On a more mundane level, I want to note that California, which at one time had some of the highest standards for mathematics will replace its current standards with new ones in 2015. Currently, 5th grade students are to add, subtract, multiply and divide with decimals in 5th grade. They also need to know how to find fraction and percent equivalents of decimals, and find the percent of a number. Under the new standards, they only have to "read, write, and compare" decimals.

Obviously, the new standards can best be described as "dumbing down" education. But undoubtedly some parents would want that, as will a large number of students. Others will want tougher standards. It may be the only way to resolve such an issue is to simply end the state imposed cookie cutter "one size fits all" education system.

Michael Morrison said...

Mr. Ward makes an excellent comment, and his news about the, as he so accurately put it, "dumbing down" -- or, really, further dumbing down -- of California schools is disturbing.
However, I take issue with him on one point.
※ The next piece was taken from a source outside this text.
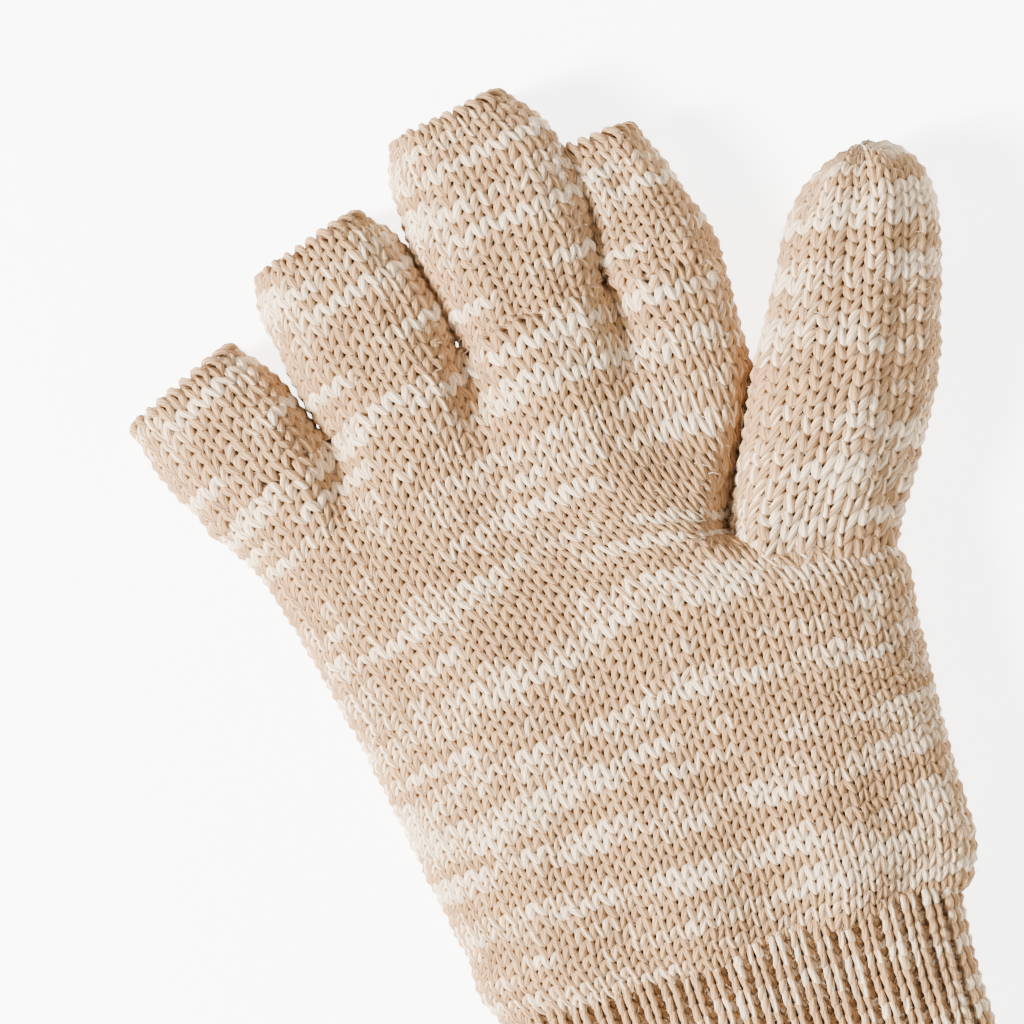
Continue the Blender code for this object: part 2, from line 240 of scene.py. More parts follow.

He said "the only way to resolve such an issue is to simply end the state imposed cookie cutter 'one size fits all' education system."
No, there is a better way: Completely end government involvement in schools.
We don't want government -- meaning politicians and political bureaucrats -- involved in, for example, religion and churches. For the same reason, that we're dealing with ideas and opinions, we shouldn't want them involved in schools, and even less so in education.
Let free people in a free society provide schools and education, and watch these United States reclaim the number one position in the world.